## Information provided
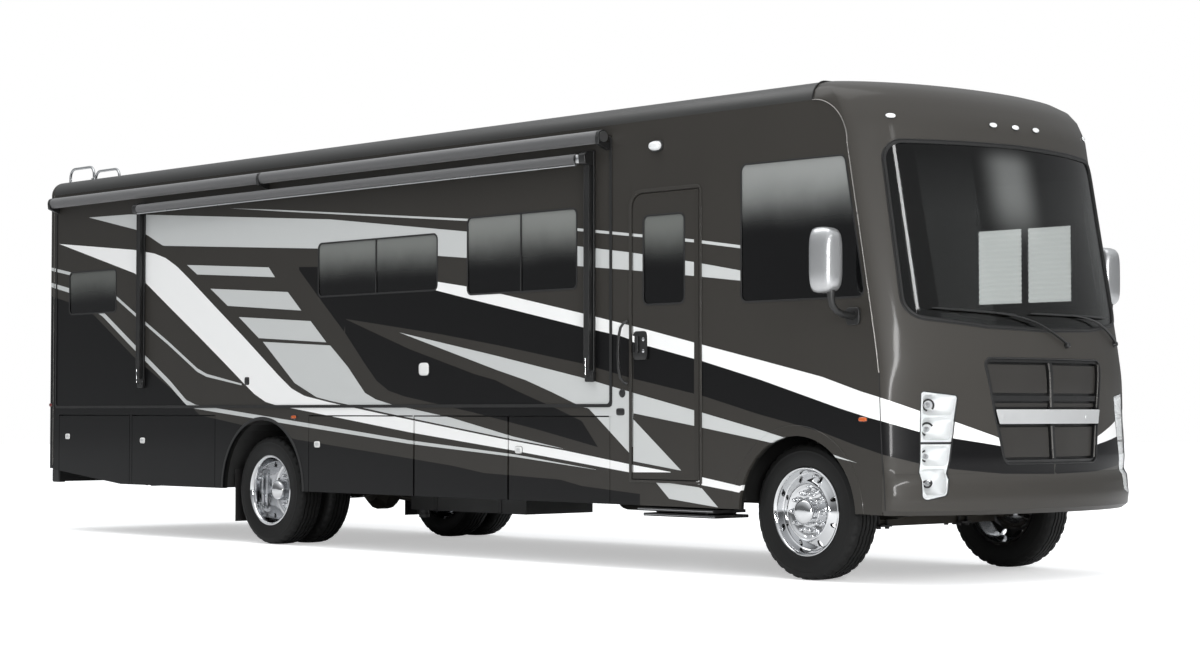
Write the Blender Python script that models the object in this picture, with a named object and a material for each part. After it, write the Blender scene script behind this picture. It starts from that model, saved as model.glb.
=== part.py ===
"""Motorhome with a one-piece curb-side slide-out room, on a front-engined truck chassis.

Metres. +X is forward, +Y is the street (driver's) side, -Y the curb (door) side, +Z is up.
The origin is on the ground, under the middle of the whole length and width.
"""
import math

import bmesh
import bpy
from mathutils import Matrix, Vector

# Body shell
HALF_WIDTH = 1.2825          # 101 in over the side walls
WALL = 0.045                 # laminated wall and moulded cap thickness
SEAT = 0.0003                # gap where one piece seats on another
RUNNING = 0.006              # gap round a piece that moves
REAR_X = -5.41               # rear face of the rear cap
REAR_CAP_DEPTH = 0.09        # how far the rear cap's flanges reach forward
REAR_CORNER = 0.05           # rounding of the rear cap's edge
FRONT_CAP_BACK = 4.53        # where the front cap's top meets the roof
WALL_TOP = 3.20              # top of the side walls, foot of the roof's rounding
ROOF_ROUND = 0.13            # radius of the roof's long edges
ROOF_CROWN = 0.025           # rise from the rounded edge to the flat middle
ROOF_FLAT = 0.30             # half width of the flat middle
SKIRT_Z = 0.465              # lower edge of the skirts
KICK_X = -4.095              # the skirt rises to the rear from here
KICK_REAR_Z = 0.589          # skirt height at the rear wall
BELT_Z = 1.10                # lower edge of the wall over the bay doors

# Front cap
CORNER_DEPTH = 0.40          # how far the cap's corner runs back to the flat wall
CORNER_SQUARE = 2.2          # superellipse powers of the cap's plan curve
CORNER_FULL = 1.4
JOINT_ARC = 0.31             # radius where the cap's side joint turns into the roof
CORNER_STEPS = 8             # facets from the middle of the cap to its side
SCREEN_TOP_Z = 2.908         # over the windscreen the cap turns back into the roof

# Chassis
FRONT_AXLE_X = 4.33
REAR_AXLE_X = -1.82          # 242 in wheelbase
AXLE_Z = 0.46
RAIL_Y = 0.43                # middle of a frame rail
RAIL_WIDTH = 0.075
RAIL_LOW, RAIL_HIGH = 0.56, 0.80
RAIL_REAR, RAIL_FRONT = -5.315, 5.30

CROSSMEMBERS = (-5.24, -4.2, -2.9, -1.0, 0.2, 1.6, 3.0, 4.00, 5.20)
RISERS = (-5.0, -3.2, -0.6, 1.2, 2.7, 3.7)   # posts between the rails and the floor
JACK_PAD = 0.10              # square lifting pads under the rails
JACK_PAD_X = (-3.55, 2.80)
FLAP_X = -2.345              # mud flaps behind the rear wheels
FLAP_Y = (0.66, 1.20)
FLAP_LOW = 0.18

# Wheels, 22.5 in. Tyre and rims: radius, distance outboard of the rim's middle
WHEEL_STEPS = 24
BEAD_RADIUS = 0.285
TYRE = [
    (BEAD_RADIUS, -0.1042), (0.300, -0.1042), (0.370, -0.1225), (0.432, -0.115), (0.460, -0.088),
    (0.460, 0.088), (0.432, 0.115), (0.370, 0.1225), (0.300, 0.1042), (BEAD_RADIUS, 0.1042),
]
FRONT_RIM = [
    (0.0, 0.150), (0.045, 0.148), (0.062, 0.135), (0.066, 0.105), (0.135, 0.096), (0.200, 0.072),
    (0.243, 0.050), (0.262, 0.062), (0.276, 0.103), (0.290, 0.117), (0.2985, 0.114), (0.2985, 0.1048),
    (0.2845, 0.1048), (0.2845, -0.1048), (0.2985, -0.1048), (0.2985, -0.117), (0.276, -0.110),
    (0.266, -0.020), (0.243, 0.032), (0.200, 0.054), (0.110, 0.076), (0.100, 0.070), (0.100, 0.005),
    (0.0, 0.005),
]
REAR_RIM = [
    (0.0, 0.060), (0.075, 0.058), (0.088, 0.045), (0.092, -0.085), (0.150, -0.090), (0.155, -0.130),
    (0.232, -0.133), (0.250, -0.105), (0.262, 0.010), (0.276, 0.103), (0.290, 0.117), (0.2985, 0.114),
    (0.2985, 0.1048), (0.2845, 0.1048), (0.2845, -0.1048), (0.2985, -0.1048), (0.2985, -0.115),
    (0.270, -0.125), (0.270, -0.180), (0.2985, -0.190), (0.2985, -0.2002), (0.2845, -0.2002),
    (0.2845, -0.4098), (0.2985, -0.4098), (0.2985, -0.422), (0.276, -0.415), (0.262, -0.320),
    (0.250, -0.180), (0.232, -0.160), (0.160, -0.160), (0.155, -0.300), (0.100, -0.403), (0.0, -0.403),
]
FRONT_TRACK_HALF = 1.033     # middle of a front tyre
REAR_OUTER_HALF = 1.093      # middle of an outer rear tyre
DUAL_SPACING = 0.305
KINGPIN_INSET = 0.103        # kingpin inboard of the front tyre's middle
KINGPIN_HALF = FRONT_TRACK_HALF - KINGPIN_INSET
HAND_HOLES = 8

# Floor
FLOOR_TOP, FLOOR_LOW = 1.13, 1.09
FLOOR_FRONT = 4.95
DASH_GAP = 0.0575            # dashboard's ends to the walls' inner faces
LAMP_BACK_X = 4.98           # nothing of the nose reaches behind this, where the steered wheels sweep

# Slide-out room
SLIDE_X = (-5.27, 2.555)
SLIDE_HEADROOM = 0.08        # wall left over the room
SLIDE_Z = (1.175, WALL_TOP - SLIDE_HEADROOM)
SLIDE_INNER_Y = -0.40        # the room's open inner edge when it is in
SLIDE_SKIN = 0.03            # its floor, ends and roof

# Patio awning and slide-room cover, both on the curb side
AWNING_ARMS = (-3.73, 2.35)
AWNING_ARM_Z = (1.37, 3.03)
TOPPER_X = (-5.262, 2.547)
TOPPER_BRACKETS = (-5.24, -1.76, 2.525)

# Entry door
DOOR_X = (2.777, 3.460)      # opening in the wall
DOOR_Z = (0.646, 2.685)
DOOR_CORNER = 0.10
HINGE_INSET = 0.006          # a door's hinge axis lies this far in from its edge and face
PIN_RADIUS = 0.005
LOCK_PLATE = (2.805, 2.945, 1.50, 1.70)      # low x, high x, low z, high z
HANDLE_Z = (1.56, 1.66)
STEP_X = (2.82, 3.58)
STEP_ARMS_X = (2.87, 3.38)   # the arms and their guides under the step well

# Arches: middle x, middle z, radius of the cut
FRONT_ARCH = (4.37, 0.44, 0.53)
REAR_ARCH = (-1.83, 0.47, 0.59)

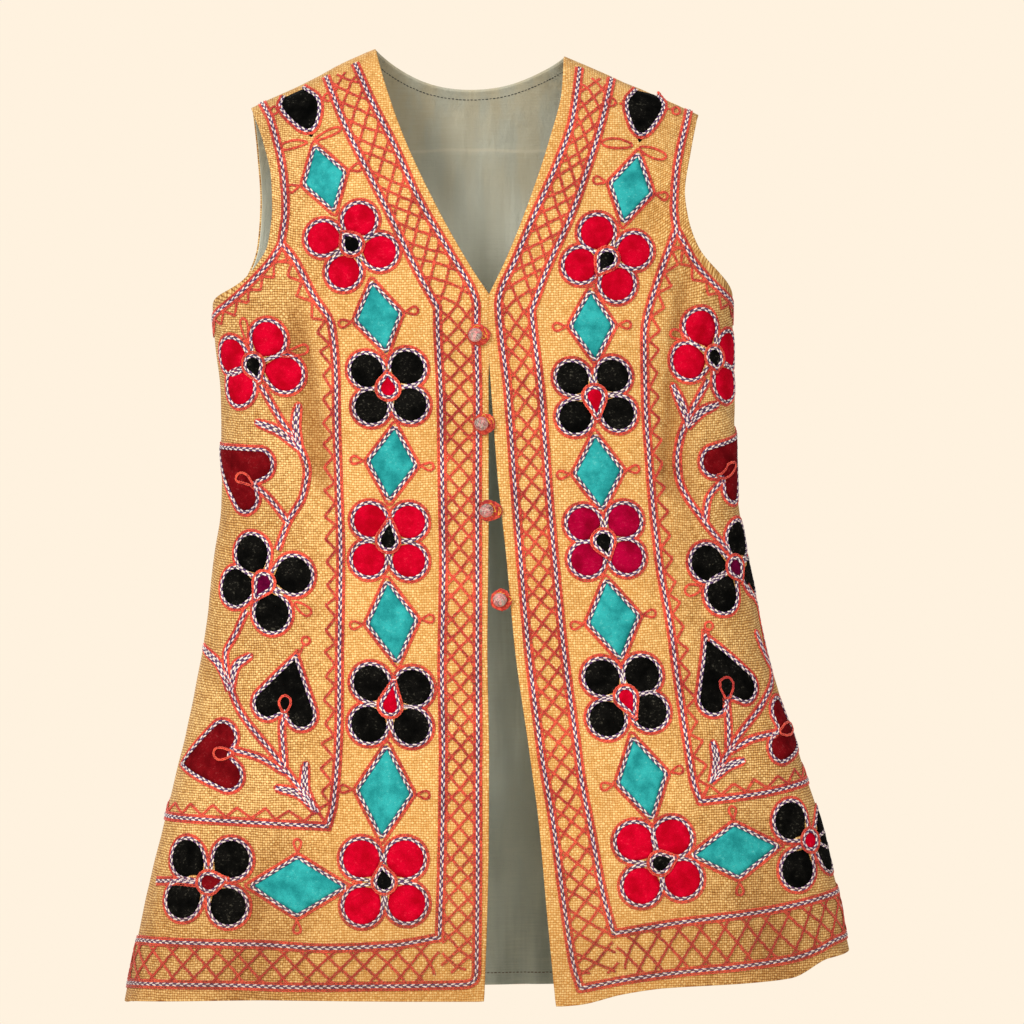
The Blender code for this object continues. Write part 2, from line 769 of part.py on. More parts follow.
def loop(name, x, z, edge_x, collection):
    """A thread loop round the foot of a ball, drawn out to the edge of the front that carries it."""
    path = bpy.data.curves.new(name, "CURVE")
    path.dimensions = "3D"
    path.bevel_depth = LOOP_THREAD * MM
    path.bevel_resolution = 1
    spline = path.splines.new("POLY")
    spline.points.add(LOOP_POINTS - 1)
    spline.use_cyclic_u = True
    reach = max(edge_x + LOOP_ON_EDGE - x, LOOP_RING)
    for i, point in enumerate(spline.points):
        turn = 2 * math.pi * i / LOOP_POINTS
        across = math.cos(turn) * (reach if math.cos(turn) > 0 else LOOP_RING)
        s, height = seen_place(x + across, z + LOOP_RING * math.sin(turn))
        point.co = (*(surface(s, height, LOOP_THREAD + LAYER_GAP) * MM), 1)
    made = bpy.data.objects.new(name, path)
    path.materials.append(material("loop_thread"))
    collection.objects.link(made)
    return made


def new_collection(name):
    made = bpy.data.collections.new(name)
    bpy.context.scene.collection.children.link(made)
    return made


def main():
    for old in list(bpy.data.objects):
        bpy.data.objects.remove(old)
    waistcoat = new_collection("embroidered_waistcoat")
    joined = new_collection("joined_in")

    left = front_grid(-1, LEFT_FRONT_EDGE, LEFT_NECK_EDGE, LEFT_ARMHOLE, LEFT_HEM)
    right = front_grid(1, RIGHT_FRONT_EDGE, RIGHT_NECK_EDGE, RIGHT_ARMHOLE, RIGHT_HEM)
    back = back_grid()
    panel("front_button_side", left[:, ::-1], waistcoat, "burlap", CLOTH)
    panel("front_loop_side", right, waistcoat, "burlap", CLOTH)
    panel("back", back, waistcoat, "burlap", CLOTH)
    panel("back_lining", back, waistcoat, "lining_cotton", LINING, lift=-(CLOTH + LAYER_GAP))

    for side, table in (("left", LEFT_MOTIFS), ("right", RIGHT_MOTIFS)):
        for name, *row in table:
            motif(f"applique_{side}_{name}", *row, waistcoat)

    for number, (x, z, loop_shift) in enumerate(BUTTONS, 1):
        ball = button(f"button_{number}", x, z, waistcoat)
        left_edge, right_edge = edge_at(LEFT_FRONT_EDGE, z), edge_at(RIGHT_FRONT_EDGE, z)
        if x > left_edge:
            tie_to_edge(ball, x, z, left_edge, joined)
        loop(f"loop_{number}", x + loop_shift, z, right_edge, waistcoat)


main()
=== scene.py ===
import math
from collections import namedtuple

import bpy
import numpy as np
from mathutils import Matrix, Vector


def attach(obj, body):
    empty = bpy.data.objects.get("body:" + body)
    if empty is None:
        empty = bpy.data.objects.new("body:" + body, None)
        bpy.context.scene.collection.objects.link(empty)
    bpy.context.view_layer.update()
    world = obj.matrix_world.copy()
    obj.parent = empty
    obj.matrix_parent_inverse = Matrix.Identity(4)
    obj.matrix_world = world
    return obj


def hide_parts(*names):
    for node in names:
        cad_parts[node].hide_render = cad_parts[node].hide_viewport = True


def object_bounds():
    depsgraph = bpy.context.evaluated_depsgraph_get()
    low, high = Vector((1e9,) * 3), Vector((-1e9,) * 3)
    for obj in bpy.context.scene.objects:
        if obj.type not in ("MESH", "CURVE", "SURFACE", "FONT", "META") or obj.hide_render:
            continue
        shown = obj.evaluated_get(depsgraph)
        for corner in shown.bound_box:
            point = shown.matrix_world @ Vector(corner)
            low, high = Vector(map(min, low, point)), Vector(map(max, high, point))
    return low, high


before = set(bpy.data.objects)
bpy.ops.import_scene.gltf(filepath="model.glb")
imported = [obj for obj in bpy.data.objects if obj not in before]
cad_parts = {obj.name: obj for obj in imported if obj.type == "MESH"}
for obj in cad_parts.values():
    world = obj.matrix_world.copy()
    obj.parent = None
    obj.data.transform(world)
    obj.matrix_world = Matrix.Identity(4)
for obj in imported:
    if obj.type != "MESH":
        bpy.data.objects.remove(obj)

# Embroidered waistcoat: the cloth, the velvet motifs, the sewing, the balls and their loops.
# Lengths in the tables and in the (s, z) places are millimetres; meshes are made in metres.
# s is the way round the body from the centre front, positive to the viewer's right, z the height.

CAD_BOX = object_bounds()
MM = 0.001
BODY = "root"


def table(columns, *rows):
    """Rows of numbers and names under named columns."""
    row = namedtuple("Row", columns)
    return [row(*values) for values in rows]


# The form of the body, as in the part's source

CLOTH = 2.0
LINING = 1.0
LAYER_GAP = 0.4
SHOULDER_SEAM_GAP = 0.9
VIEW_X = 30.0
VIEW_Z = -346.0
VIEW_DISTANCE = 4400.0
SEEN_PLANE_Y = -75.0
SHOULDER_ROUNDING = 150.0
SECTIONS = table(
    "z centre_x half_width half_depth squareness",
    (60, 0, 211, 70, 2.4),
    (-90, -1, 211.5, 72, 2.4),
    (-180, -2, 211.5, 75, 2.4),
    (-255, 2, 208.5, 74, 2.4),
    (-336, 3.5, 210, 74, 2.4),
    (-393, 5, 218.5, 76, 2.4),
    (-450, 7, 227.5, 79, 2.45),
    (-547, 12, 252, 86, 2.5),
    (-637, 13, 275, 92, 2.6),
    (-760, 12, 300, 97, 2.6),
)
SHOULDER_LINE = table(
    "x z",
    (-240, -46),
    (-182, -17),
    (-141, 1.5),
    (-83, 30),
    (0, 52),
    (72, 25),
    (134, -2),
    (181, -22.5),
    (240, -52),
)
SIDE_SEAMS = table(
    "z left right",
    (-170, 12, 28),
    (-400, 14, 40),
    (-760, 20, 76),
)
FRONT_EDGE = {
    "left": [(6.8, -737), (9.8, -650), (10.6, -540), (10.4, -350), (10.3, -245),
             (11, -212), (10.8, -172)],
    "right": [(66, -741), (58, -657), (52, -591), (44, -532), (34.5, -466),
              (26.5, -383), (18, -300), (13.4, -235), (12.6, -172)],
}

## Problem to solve
Your task is to output exactly the lines from the one with "for side, table" through the one with "imported = [obj", counting both ends.

## Task response
    for side, table in (("left", LEFT_MOTIFS), ("right", RIGHT_MOTIFS)):
        for name, *row in table:
            motif(f"applique_{side}_{name}", *row, waistcoat)

    for number, (x, z, loop_shift) in enumerate(BUTTONS, 1):
        ball = button(f"button_{number}", x, z, waistcoat)
        left_edge, right_edge = edge_at(LEFT_FRONT_EDGE, z), edge_at(RIGHT_FRONT_EDGE, z)
        if x > left_edge:
            tie_to_edge(ball, x, z, left_edge, joined)
        loop(f"loop_{number}", x + loop_shift, z, right_edge, waistcoat)


main()
=== scene.py ===
import math
from collections import namedtuple

import bpy
import numpy as np
from mathutils import Matrix, Vector


def attach(obj, body):
    empty = bpy.data.objects.get("body:" + body)
    if empty is None:
        empty = bpy.data.objects.new("body:" + body, None)
        bpy.context.scene.collection.objects.link(empty)
    bpy.context.view_layer.update()
    world = obj.matrix_world.copy()
    obj.parent = empty
    obj.matrix_parent_inverse = Matrix.Identity(4)
    obj.matrix_world = world
    return obj


def hide_parts(*names):
    for node in names:
        cad_parts[node].hide_render = cad_parts[node].hide_viewport = True


def object_bounds():
    depsgraph = bpy.context.evaluated_depsgraph_get()
    low, high = Vector((1e9,) * 3), Vector((-1e9,) * 3)
    for obj in bpy.context.scene.objects:
        if obj.type not in ("MESH", "CURVE", "SURFACE", "FONT", "META") or obj.hide_render:
            continue
        shown = obj.evaluated_get(depsgraph)
        for corner in shown.bound_box:
            point = shown.matrix_world @ Vector(corner)
            low, high = Vector(map(min, low, point)), Vector(map(max, high, point))
    return low, high


before = set(bpy.data.objects)
bpy.ops.import_scene.gltf(filepath="model.glb")
imported = [obj for obj in bpy.data.objects if obj not in before]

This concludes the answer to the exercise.